Until news of his criminal convictions and the tribunal’s decision to strike him off became public, Hudson was advising Apriori Bio on Regulatory Affairs. His name was quickly removed from its website. The company was founded in 2020 by Flagship Pioneering, the Massachusetts-based bio-tech incubator that established Moderna in 2010. Apriori’s executive leadership includes Dr Seth Berkley, a former Rockefeller Foundation trustee who was previously the CEO of GAVI the Vaccine Alliance, and Ashish Jha, who was the White House Covid-19 co-ordinator in 2020. Dr Katrin Jansen, formerly head of Pfizer’s vaccine division, is another of its advisers.
Apriori is developing an AI platform called Octavia which it says will ‘protect humanity against rapidly-evolving viruses by designing variant-resilient vaccines’. In July 2024, it was awarded $1.1million (£820,000) by the BMGF-funded Coalition for Epidemic Preparedness Innovations (CEPI), to develop this AI platform which the company says will identify the mutations with the greatest escape potential.
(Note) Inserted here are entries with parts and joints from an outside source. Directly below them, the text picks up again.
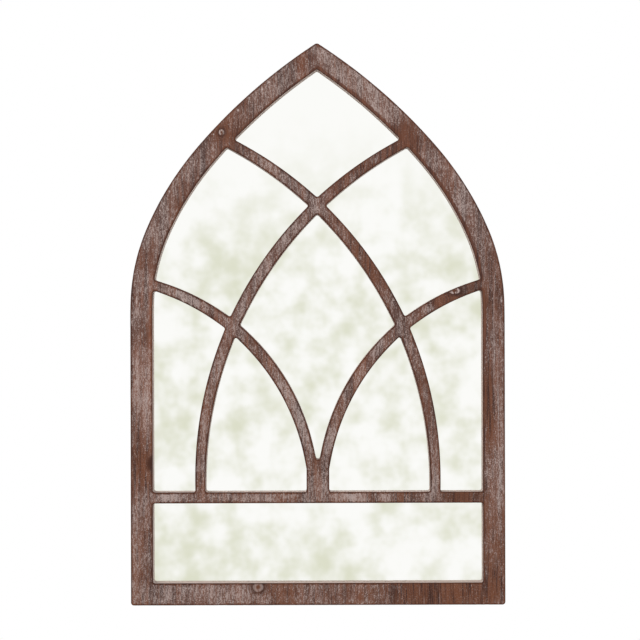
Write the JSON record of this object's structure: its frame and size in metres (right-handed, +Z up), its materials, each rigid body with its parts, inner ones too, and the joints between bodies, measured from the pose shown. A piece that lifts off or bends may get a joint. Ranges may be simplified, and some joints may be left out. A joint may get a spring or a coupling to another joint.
{
  "type": "arched window mirror",
  "caption": "Wall mirror with a pointed-arch wooden window frame, crossing curved tracery bars and a low transom in front of one sheet of mirror glass.",
  "frame": {"origin": "on the wall plane, midway between the two wall hooks, at the height where the raised D rings bear on them", "axes": "+Z up, towards the tip of the arch; +Y into the wall, so the mirror faces -Y; +X to the right as seen by someone looking into the mirror"},
  "size_m": [0.6096, 0.026, 0.9144],
  "materials": {
    "whitewashed_wood": "reddish-brown stain under a dry-brushed off-white wash with fine vertical streaks",
    "strip_wood": "stained edges, unfinished inside",
    "mirror": "silvered float glass",
    "foam": "closed-cell foam",
    "hardboard": "hardboard, smooth side out",
    "zinc_steel": "zinc-plated",
    "felt": "felt"
  },
  "bodies": {
    "frame": {"face_frame": "whitewashed_wood", "rear_rail_bottom": "strip_wood", "rear_stile_left": "strip_wood", "rear_stile_right": "strip_wood", "rear_arch_left": "strip_wood", "rear_arch_right": "strip_wood", "mirror_glass": "mirror", "foam_pads": "foam", "backing_board": "hardboard", "backing_staples": "zinc_steel", "hanger_strap_left": "zinc_steel", "hanger_strap_right": "zinc_steel", "hanger_screws": "zinc_steel", "wall_bumpers": "felt"},
    "ring_left": {"hanger_ring_left": "zinc_steel"},
    "ring_right": {"hanger_ring_right": "zinc_steel"}
  },
  "joints": [
    {"name": "left_ring_swing", "type": "hinge", "parent": "frame", "child": "ring_left", "pos_m": [-0.285, -0.0029, -0.01185], "axis": [1, 0, 0], "range_deg": [0, 177]},
    {"name": "right_ring_swing", "type": "hinge", "parent": "frame", "child": "ring_right", "pos_m": [0.285, -0.0029, -0.01185], "axis": [1, 0, 0], "range_deg": [0, 177]}
  ]
}
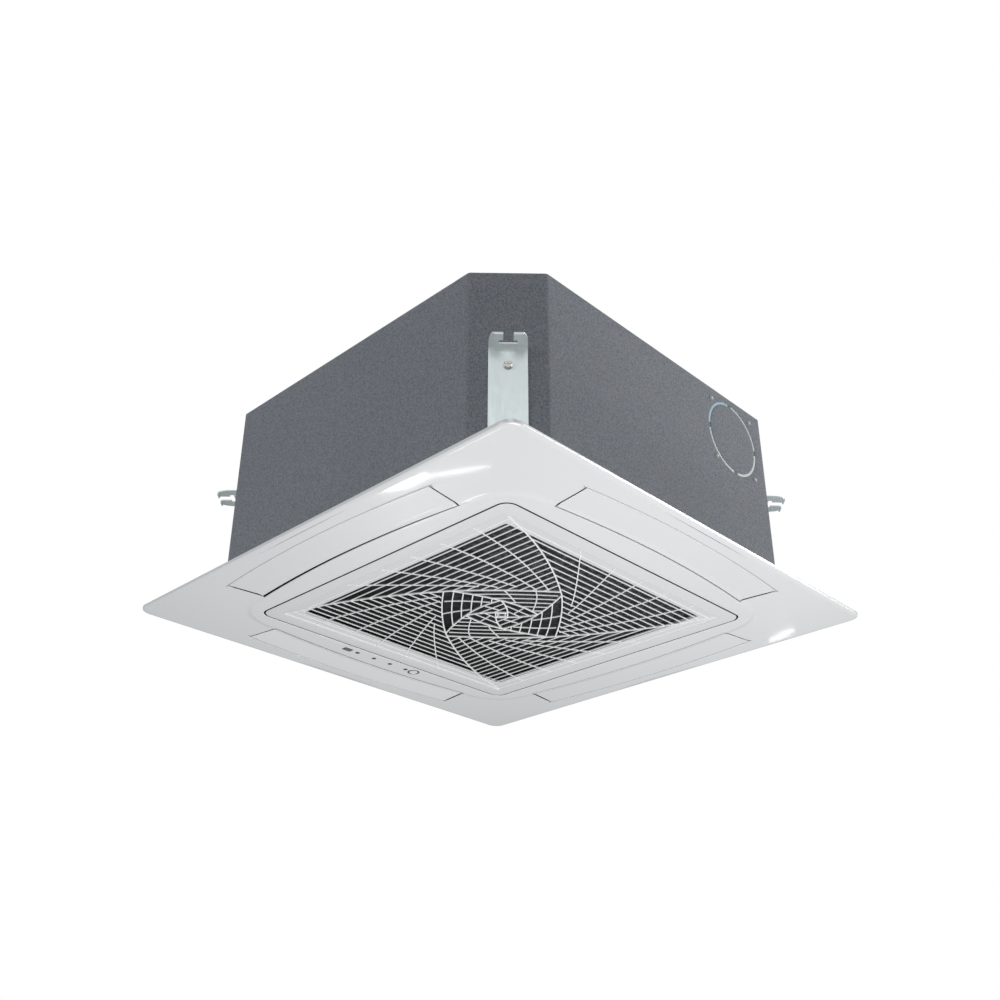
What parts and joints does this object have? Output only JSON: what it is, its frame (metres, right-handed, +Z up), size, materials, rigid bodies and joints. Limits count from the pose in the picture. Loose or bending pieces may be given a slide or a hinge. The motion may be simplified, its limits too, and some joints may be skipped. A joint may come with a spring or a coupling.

CEPI, whose mission is to develop ‘just in case, just in time’ vaccines in 100 days, has tasked Apriori with working on H3N2 pandemic influenza which affects pigs, birds and humans.
‘By focusing on the range of potential deadly viral variants that could emerge from deadly pathogens ahead of time, we could seriously speed up our response to a future outbreak,’ said In-Kyu Moon, CEPI’s acting director of vaccine development.
In her foreword to the MHRA’s 2019 annual report, its then interim chief executive Dr Raine thanked Dr Hudson ‘for all his work in safeguarding public health’. A more fitting epitaph for Dr Hudson is ‘he was a servant of pharmaceutical industry interests to the end’. Whether his work safeguarded anything other than industry interests is a different question.